### The exercise
Gather every line that includes the word "from", please.

━━━━━━━━━━

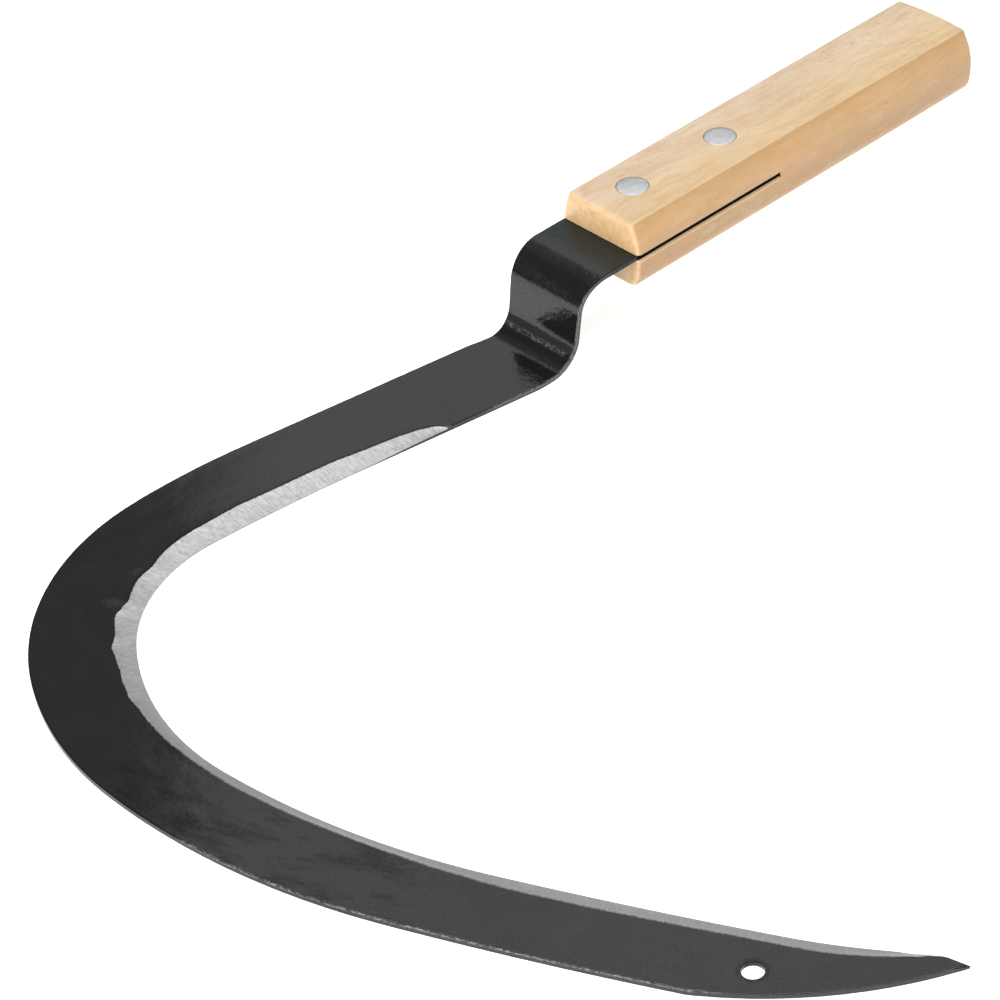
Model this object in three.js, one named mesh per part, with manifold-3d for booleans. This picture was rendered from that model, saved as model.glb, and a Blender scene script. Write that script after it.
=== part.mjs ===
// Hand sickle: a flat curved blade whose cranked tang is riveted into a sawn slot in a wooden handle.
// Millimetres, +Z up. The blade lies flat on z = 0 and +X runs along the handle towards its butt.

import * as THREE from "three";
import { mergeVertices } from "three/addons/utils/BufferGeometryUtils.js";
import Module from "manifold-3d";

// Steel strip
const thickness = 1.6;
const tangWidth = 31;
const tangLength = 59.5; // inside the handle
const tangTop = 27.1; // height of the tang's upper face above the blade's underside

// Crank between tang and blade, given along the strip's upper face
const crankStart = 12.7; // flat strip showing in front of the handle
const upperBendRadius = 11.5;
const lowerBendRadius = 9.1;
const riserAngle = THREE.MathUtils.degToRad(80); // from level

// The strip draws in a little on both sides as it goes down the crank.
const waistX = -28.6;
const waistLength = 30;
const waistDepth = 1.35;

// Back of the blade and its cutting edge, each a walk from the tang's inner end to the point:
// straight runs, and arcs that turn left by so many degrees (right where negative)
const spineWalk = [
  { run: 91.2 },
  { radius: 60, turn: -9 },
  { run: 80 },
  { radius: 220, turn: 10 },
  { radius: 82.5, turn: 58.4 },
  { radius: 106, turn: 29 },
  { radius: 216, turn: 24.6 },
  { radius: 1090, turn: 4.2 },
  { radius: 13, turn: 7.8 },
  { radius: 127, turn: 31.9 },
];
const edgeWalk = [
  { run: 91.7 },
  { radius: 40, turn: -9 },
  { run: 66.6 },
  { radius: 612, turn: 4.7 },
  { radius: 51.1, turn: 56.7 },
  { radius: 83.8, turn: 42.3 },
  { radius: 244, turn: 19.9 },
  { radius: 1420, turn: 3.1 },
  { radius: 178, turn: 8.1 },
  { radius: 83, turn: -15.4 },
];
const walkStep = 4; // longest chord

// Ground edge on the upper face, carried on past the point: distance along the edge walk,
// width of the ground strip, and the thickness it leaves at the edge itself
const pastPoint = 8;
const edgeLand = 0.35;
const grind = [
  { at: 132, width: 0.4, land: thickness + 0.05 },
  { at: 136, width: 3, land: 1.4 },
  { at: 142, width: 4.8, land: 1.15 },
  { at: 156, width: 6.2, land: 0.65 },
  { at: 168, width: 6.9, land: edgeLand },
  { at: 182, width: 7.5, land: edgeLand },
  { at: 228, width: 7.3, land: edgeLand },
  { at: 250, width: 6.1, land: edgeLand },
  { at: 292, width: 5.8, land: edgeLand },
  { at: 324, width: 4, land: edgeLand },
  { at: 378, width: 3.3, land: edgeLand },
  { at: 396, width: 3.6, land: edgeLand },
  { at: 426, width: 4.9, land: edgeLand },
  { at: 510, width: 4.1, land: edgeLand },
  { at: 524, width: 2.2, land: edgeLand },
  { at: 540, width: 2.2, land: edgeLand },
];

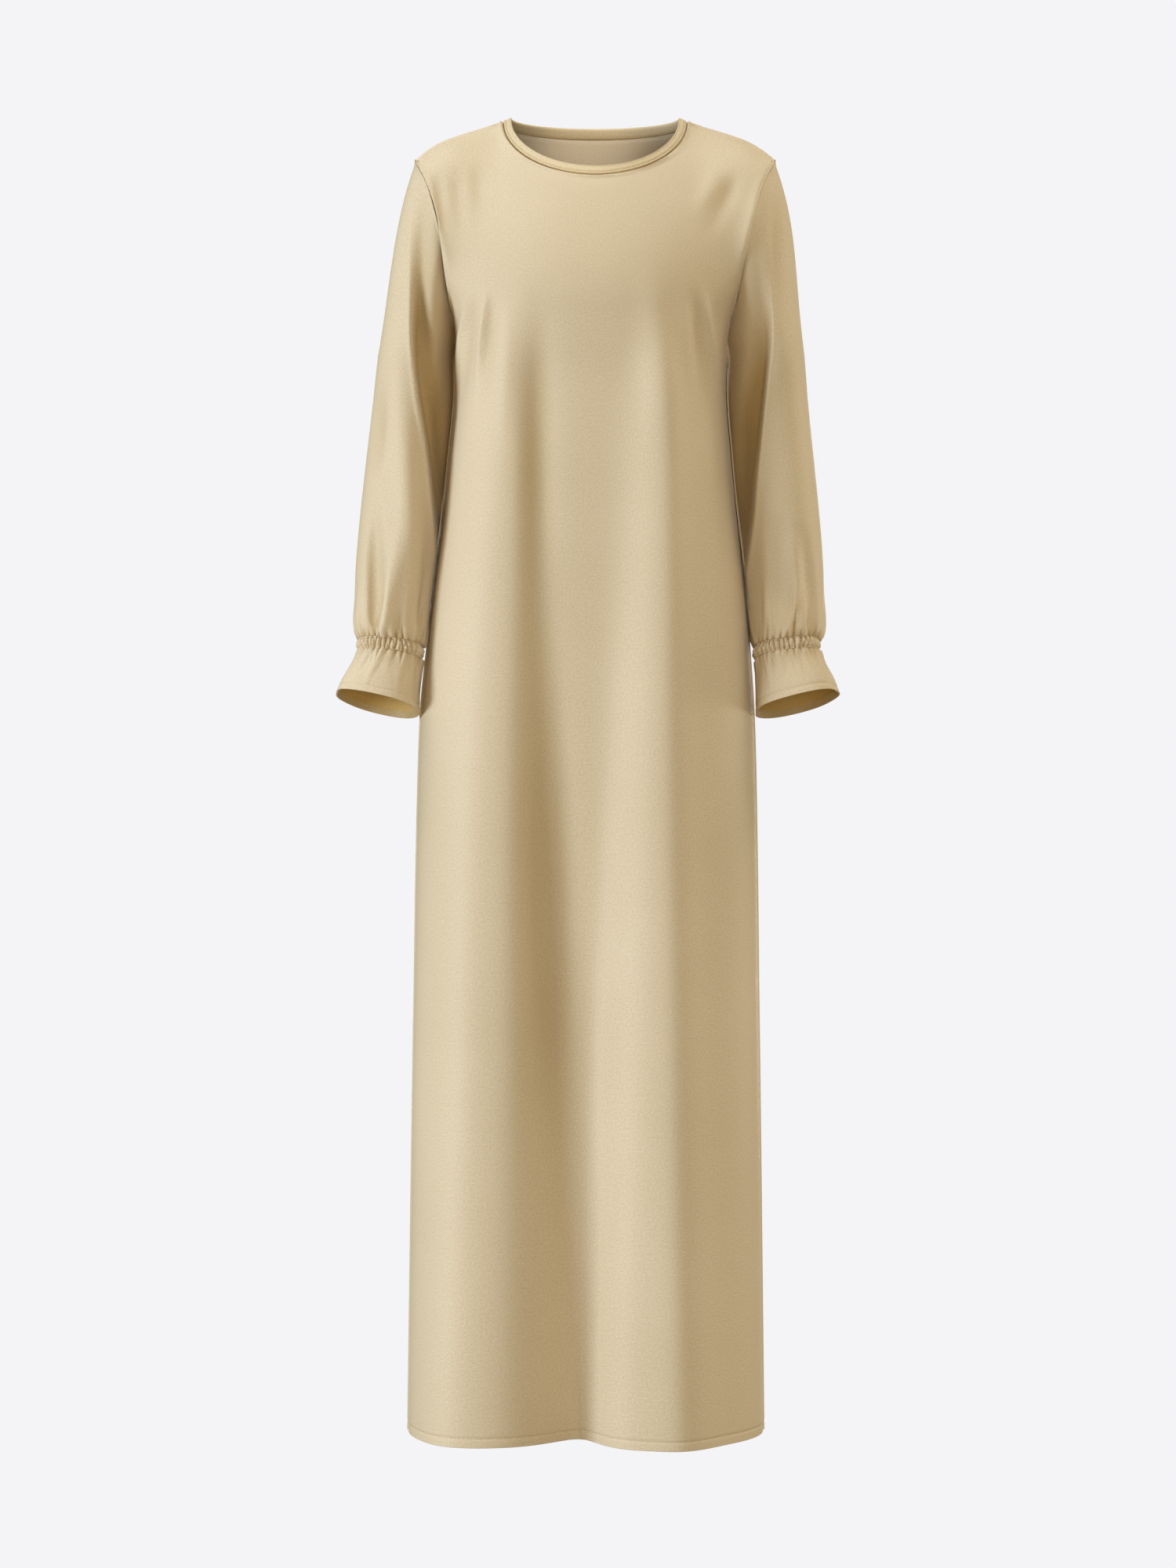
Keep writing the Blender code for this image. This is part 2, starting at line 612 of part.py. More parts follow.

━━━━━━━━━━

### Solution to this problem
Model this object in three.js, one named mesh per part, with manifold-3d for booleans. This picture was rendered from that model, saved as model.glb, and a Blender scene script. Write that script after it.
import * as THREE from "three";
import { mergeVertices } from "three/addons/utils/BufferGeometryUtils.js";
import Module from "manifold-3d";
const riserAngle = THREE.MathUtils.degToRad(80); // from level
// Back of the blade and its cutting edge, each a walk from the tang's inner end to the point:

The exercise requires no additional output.